The Japanese government plans an ambitious expansion of the domestic esports industry through cooperation with the private sector to help revitalize local economies and increase social participation of people with disabilities, hoping to realize annual economic benefits totaling 285 billion yen ($2.6 billion) in five years, sources close to the matter said.
While the number of players and spectators is rising in the global esports market currently estimated at 100 billion yen with the United States, China and parts of Europe seeing fast growth, the idea of competitive gaming as a sports event is catching on only slowly in Japan where titles provided for personal use on smartphones and home-use consoles of Nintendo Co. and Sony Corp. account for a dominant portion of the video game market.

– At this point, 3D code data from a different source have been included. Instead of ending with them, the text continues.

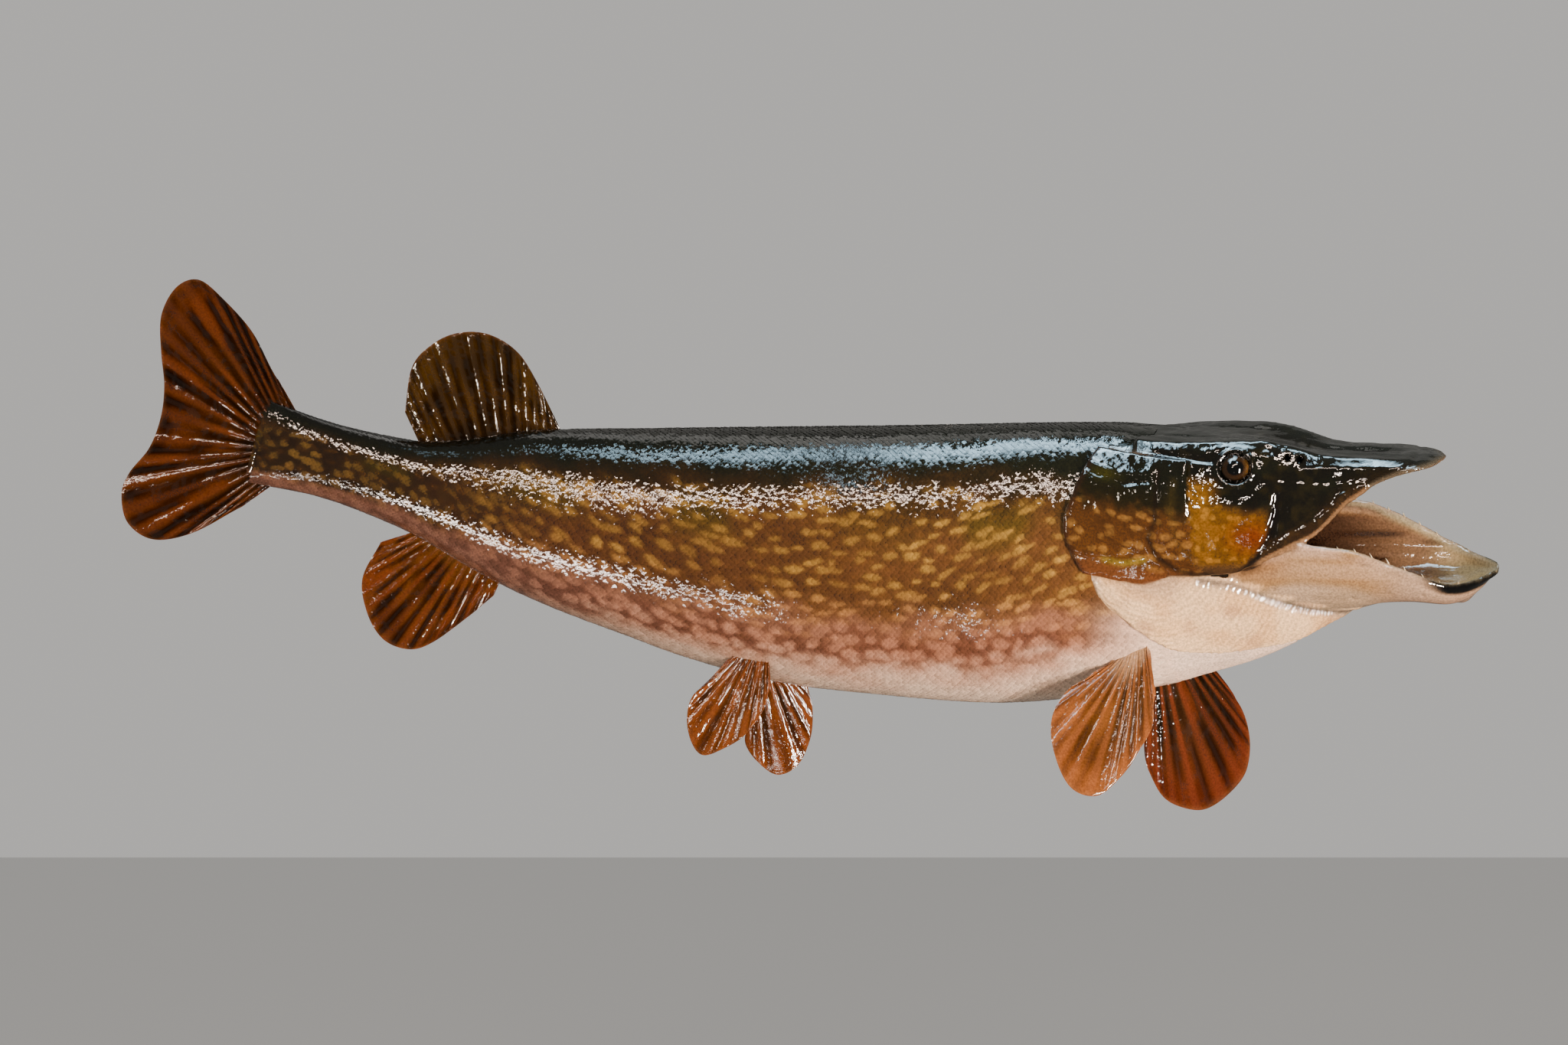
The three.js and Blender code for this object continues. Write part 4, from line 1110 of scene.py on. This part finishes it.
def covered(s, z):
    """Whether the scales have begun: behind the nape, the gill cover and the gill membranes."""
    cover = gill_rear(np.clip(z, -30, 66)) - 9
    nape = 203 + 34 * ease(80, 66, z)
    edge = np.interp(-z, (28, 43, 68, 79, 82), (246, 239, 208, 186, 176)) - 2
    start = np.where(z > 66, nape, np.where(z > -28, cover, edge))
    return s > np.maximum(start, 196)


def surface(s, fraction, side, height):
    """The coat's surface at a fraction of the half girth, lifted off the trunk by a height."""
    turn = table_at(turn_at, s, np.clip(fraction, 0, 1))
    at = trunk_point(s, turn)
    behind = trunk_point(s + 1.0, turn)
    beside = trunk_point(s, turn + 0.01)
    ahead = trunk_point(s, turn - 0.01)
    normal = np.cross(behind - at, beside - ahead)
    normal = normal / np.maximum(np.linalg.norm(normal, axis=-1, keepdims=True), 1e-9)
    outward = np.sign(np.sum(normal * (at - np.stack([s, 0 * s, widest_at(s)], -1)), axis=-1))
    at = at + normal * (outward * height)[..., None]
    at[..., 1] *= side
    return at


def scale_roots():
    """Where each scale is rooted: s, fraction of the half girth and pitch factor."""
    roots = []
    for k in range(-LIE_ROWS, LIE_ROWS + 80):
        s = SCALES_FROM + (0.5 * (k % 2)) * SCALE_PITCH
        while s < SCALES_TO:
            small = float(mix(1.0, 0.70, ease(560, 860, s)))
            here = float(np.interp(s, girth_s, half_girth))
            fraction = MIDDLE_ROW + k * ROW_PITCH * small / here
            if 0.004 < fraction < 0.996:
                roots.append((s, fraction, small))
            s += SCALE_PITCH * small
    return np.array(roots)


def mesh_from(name, points, quads):
    """A mesh of quads straight from arrays, for the thousands of joined scales."""
    mesh = bpy.data.meshes.new(name)
    mesh.vertices.add(len(points))
    mesh.vertices.foreach_set("co", np.ascontiguousarray(points, dtype=np.float32).ravel())
    mesh.loops.add(quads.size)
    mesh.loops.foreach_set("vertex_index", np.ascontiguousarray(quads, dtype=np.int32).ravel())
    mesh.polygons.add(len(quads))
    mesh.polygons.foreach_set("loop_start", np.arange(0, quads.size, 4, dtype=np.int32))
    mesh.update(calc_edges=True)
    mesh.validate()
    holder = bpy.data.objects.new(name, mesh)
    bpy.context.collection.objects.link(holder)
    return holder


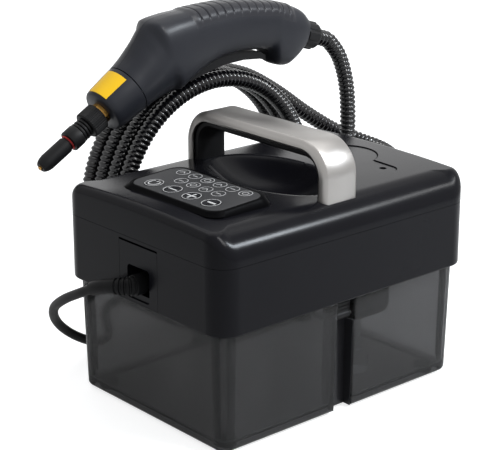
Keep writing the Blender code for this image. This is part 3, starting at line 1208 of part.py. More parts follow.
def gun():
    """Two shell halves, barrel, trigger with its pin, valve, grip pad, nozzle and hose nut."""
    shells = []
    for side, mark in ((-1, "left"), (1, "right")):
        rings = [gun_section(station, 0.0, side) for station in GUN_STATIONS]
        shells.append(put("gun_shell_" + mark, loft("gun_shell_" + mark, rings), MATT_BLACK))

    slot_size = (TRIGGER_WIDTH + 2 * TRIGGER_SIDE_GAP, SLOT_REAR + SLOT_FRONT, 4 * SLOT_RISE)
    place = gun_point(TRIGGER_Y, TRIGGER_Z)
    for shell in shells:
        slot = block("trigger_slot", slot_size, gun_point(TRIGGER_Y + (SLOT_REAR - SLOT_FRONT) / 2,
                                                          TRIGGER_Z - SLOT_RISE))
        cut(shell, tool("trigger_slot_" + shell.name, slot))
        bore = moved(rod("trigger_seat", TRIGGER_PIN + GAP, TRIGGER_PIN_LENGTH + 2 * GAP, 12),
                     (TRIGGER_PIN_LENGTH / 2 + GAP, 0.0, 0.0), FROM_X)
        cut(shell, tool("trigger_seat_" + shell.name, bore, location=place))
    pin = moved(rod("trigger_pin", TRIGGER_PIN, TRIGGER_PIN_LENGTH, 12), (TRIGGER_PIN_LENGTH / 2, 0.0, 0.0), FROM_X)
    put("trigger_pin", pin, STEEL, place)
    rings = []
    for x in (-TRIGGER_WIDTH / 2, TRIGGER_WIDTH / 2):
        rings.append([Vector((x, y * GUN_LENGTH, z * GUN_LENGTH)) for y, z in TRIGGER_SHARES])
    trigger = put("trigger", loft("trigger", rings), MATT_BLACK, place)
    bore = moved(rod("trigger_bore", TRIGGER_PIN + GAP, 2 * TRIGGER_WIDTH, 12), (TRIGGER_WIDTH, 0.0, 0.0), FROM_X)
    cut(trigger, tool("trigger_bore", bore, location=place))
    put("gun_grip_pad", grip_pad(), RUBBER)

    axis = Vector((0.0, -cos(GUN_PITCH), -sin(GUN_PITCH)))
    seam = gun_point(*GUN_STATIONS[0][0])
    aim = axis.to_track_quat("Z", "Y").to_matrix().to_4x4()

    def along(mesh, distance):
        return moved(mesh, seam + axis * distance, aim)

    front = BARREL_LENGTH
    lip = BARREL_RADIUS - BARREL_FRONT
    barrel_shares, neck_shares, spigot_share, tip_share = ((0.45, 0.8), 0.7), (0.85, 1.1), 0.8, 0.62
    (lip_share, length_share), rim_share = barrel_shares
    profile = [(BARREL_BORE, GAP), (BARREL_RADIUS, GAP), (BARREL_RADIUS - lip * lip_share, front * length_share),
               (BARREL_RADIUS - lip * rim_share, front - BARREL_EDGE), (BARREL_FRONT - NOZZLE_EDGE, front),
               (BARREL_BORE, front)]
    put("gun_barrel", along(turned("gun_barrel", profile, 20), 0.0), MATT_BLACK)

    begin = front + GAP
    tube_radius = BARREL_BORE - GAP
    valve = [(NOZZLE_BORE, -VALVE_REACH), (tube_radius, -VALVE_REACH), (tube_radius, front + 10 * GAP),
             (NOZZLE_BORE, front + 10 * GAP)]
    put("gun_valve", along(turned("gun_valve", valve, 12), 0.0), BRASS)

    nut_start = front + RING_LENGTH
    nut_end = nut_start + NUT_LENGTH
    ring = [(tube_radius + GAP, begin), (NOZZLE_RING, begin), (NOZZLE_RING, nut_start - GAP),
            (tube_radius + GAP, nut_start - GAP)]
    put("nozzle_ring", along(turned("nozzle_ring", ring, 14), 0.0), BRASS)
    nut = [(NOZZLE_BORE, nut_start), (NOZZLE_NUT - NOZZLE_EDGE, nut_start), (NOZZLE_NUT, nut_start + NOZZLE_EDGE),
           (NOZZLE_NUT, nut_end - NOZZLE_EDGE), (NOZZLE_NUT - NOZZLE_EDGE, nut_end), (NOZZLE_BORE, nut_end)]
    put("nozzle_nut", along(turned("nozzle_nut", nut, 18), 0.0), MATT_BLACK)
    neck_start = nut_end + GAP
    collar_start = nut_end + NECK_LENGTH
    collar_end = collar_start + COLLAR_LENGTH
    thin, thick = [NOZZLE_NECK * share for share in neck_shares]
    neck = [(NOZZLE_BORE, neck_start), (thin, neck_start)]
    for k in range(2):
        low = neck_start + (collar_start - neck_start) * (k + 0.25) / 2
        high = neck_start + (collar_start - neck_start) * (k + 0.75) / 2
        neck += [(thin, low), (thick, low), (thick, high), (thin, high)]
    spigot = NOZZLE_TIP * spigot_share
    neck += [(thin, collar_start), (NOZZLE_COLLAR - NOZZLE_EDGE, collar_start),
             (NOZZLE_COLLAR, collar_start + NOZZLE_EDGE), (NOZZLE_COLLAR, collar_end - NOZZLE_EDGE),
             (NOZZLE_COLLAR - NOZZLE_EDGE, collar_end), (spigot, collar_end),
             (spigot, collar_end + SPIGOT_LENGTH), (NOZZLE_BORE, collar_end + SPIGOT_LENGTH)]
    put("nozzle_collar", along(turned("nozzle_collar", neck, 12), 0.0), MATT_BLACK)
    half = ORING_THICKNESS / 2
    seal = [(spigot + GAP, collar_end + GAP), (NOZZLE_ORING - half, collar_end + GAP),
            (NOZZLE_ORING, collar_end + half), (NOZZLE_ORING - half, collar_end + ORING_THICKNESS),
            (spigot + GAP, collar_end + ORING_THICKNESS)]
    put("nozzle_oring", along(turned("nozzle_oring", seal, 12), 0.0), RED_SEAL)
    tip_start = collar_end + SPIGOT_LENGTH + GAP
    tip_end = tip_start + TIP_LENGTH
    tip = [(NOZZLE_BORE + GAP, tip_start), (NOZZLE_TIP, tip_start), (NOZZLE_TIP, tip_end - TIP_TAPER),
           (NOZZLE_TIP * tip_share, tip_end), (NOZZLE_BORE + GAP, tip_end)]
    put("nozzle_tip", along(turned("nozzle_tip", tip, 14), 0.0), MATT_BLACK)
    jet = [(NOZZLE_BORE / 2, tip_start), (NOZZLE_BORE, tip_start), (NOZZLE_BORE, tip_end + JET_PROUD),
           (NOZZLE_BORE / 2, tip_end + JET_PROUD)]
    put("nozzle_jet", along(turned("nozzle_jet", jet, 10), 0.0), BRASS)

    rear = gun_rear_axis()
    turn = rear.to_track_quat("Z", "Y").to_matrix().to_4x4()
    length = HOSE_NUT_LENGTH
    nut = [(HOSE_BORE, GAP), (HOSE_NUT_RADIUS * 0.85, GAP), (HOSE_NUT_RADIUS, length * 0.15),
           (HOSE_NUT_RADIUS, length * 0.8), (HOSE_NUT_RADIUS * 0.8, length), (HOSE_BORE, length)]
    put("gun_hose_nut", moved(turned("gun_hose_nut", nut, 16), gun_rear(), turn), MATT_BLACK)


def build():
    tub()
    latches()
    housing_body()
    top_cover()
    handle()
    keypad()
    filler_lid()
    filler_neck()
    cord_hatch()
    base_plate()
    machinery()
    outlet_fitting()
    gun()
    hose()
    mains_cord()


build()
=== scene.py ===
"""Looks of the steam cleaner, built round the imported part.  Metres, +Z up, -Y is the keypad side."""
import json
from itertools import accumulate
from math import asin, atan2, ceil, cos, pi, radians, sin, sqrt, tan

import bmesh
import bpy
from mathutils import Matrix, Vector


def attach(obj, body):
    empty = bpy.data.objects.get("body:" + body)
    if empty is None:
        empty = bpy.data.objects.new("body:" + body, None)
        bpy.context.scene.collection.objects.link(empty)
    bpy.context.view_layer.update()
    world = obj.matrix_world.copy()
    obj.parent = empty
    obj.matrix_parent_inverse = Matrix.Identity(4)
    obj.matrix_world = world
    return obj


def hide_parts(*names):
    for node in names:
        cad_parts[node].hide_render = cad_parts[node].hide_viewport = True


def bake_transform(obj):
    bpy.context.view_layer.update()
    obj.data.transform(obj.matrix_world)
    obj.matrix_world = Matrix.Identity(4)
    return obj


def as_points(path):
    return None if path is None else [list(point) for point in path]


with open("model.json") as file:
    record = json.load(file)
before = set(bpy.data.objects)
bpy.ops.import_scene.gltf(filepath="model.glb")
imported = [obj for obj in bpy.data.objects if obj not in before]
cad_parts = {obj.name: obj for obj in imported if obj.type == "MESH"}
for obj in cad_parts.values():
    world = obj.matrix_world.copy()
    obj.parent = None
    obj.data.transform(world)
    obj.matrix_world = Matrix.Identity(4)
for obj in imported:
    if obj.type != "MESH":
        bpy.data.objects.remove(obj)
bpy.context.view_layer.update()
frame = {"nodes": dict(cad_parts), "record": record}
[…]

(Pro esports players demonstrate their skills at a media event in a newly opened esports facility in Kobe, western Japan, on Feb. 20, 2020.)
The Ministry of Economy, Trade and Industry will work together with companies in the gaming industry and legal experts to draw up guidelines for promoting the country's esports industry, which lacks expertise in organizing large tournaments and dealing with legal issues such as intellectual property of game developers, the sources said.
Through such collaborative efforts, the ministry expects that ticket sales to spectators of tournaments, fees for online viewing and advertising revenue, along with economic effects on local economies from hosting such events and companies supplying related equipment, would amount to at least 285 billion yen in 2025.
According to marketing research and news service company BCN Inc., the size of Japan's esports market is expected to grow from 6.1 billion yen in 2019 to 15.3 billion yen in 2023, propelled by the greater use of 5G telecommunication services and more game title providers entering the market. Its data consist of advertising revenue which accounts for about 75 percent of the market, licensing fees, media rights, ticket sales, prize money and merchandise sales.
There have been attempts at a local level in Japan to use esports for its health and social benefits.
A nonprofit organization near Tokyo, Saitama City Citizens Social Network, has established an association to organize esports events for retired residents with an aim of improving their cognitive health, claiming it is the first of its kind in the world.
In Takasaki, Gunma Prefecture, an esports event for people with disabilities was held using special controllers developed for their different individual needs.